A multidisciplinary team from MassGeneral Hospital for Children (MGHfC), Brigham and Women’s Hospital, and other institutions have identified the mechanism for how an extremely rare but serious post-COVID-19 complication develops in children and adolescents, according to a news release from Mass General.
Led by MGHfC Pediatric Pulmonologist Lael Yonker, MD, researchers determined that viral particles remaining in the gut long after an initial COVID-19 infection can travel into the bloodstream, instigating the condition called Multisystem Inflammatory Syndrome in Children (MIS-C).
The syndrome can occur several weeks after an initial infection; symptoms include high fever, abdominal pain, vomiting, diarrhea, rash, and extreme fatigue. The hyperinflammatory response and “cytokine storm” seen in MIS-C can lead to extensive damage in the heart, liver, and other organs.
Eighty percent of children hospitalized with MIS-C develop severe cardiac pathology and face a prolonged hospital stay and extensive recovery period.

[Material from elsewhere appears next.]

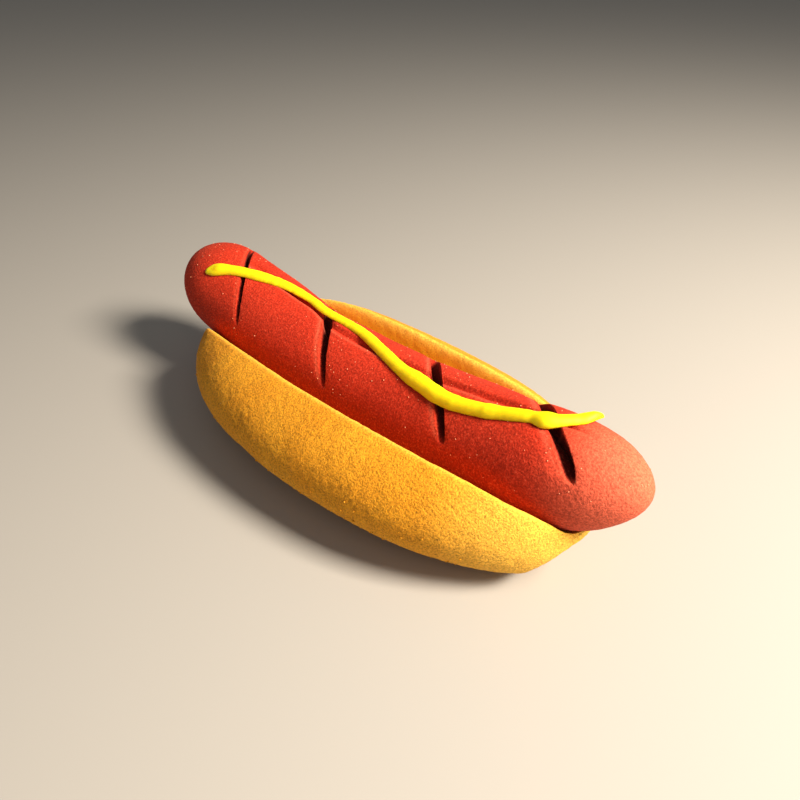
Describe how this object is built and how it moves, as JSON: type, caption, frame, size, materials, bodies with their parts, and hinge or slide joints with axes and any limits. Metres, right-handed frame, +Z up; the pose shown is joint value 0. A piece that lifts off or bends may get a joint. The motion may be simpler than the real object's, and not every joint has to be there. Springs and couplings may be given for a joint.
{
  "type": "foam toy hot dog",
  "caption": "Toy hot dog of soft foam: an open oval bun holding a bent sausage with slanting slits and a wavy line of mustard.",
  "frame": {"origin": "middle of the bounding box in plan, on the surface that the bun stands on", "axes": "+X along the sausage towards its bullet-shaped end, +Y across the bun away from the viewer, +Z up"},
  "size_m": [0.1631, 0.0674, 0.0404],
  "materials": {
    "bun_foam": "golden ochre open-cell foam with coarse pores, matt",
    "sausage_foam": "brick red open-cell foam with a fine grain, matt",
    "mustard": "bright yellow set paste, smooth satin"
  },
  "bodies": {
    "root": {"bun": "bun_foam", "sausage": "sausage_foam", "mustard": "mustard"}
  },
  "joints": []
}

Current treatment strategies include an aggressive, long-term course of steroids and intravenous immunoglobulin.
MIS-C occurs in less than 1 percent of children with confirmed SARS-CoV-2 infection. As of May 3, 2021, the U.S. Centers for Disease Control and Prevention (CDC) reported 3,742 children diagnosed with MIS-C and 35 deaths. U.S. statistics are skewed heavily toward Latino and Black children, with a total of 63 percent in cases with race or ethnicity listed.
In their recent study published in the Journal of Clinical Investigation, which included 100 children (19 with MIS-C, 26 with COVID-19 and 55 healthy controls), the researchers provide insight into the mechanics of MIS-C and identify potential biomarkers for early disease detection, treatment and prevention. They also describe the successful treatment of a 17-month-old infant with MIS-C.
“When we realized that 95 percent of the children with MIS-C had SARS-CoV-2 viral particles in their stool but no or low levels of particles in their noses or throats, we investigated further and found that viral material lingering in the gut long after the first COVID-19 infection could lead to MIS-C,” says Yonker, lead author of the paper. The team hypothesized that SARS-CoV-2 viral particles found in the gastrointestinal tract of children move into the bloodstream, leading to the hyperinflammatory immune response characteristic of MIS-C. “This is the first study showing viral particles in the blood of MIS-C coinciding with the hyperinflammatory response,” says Yonker.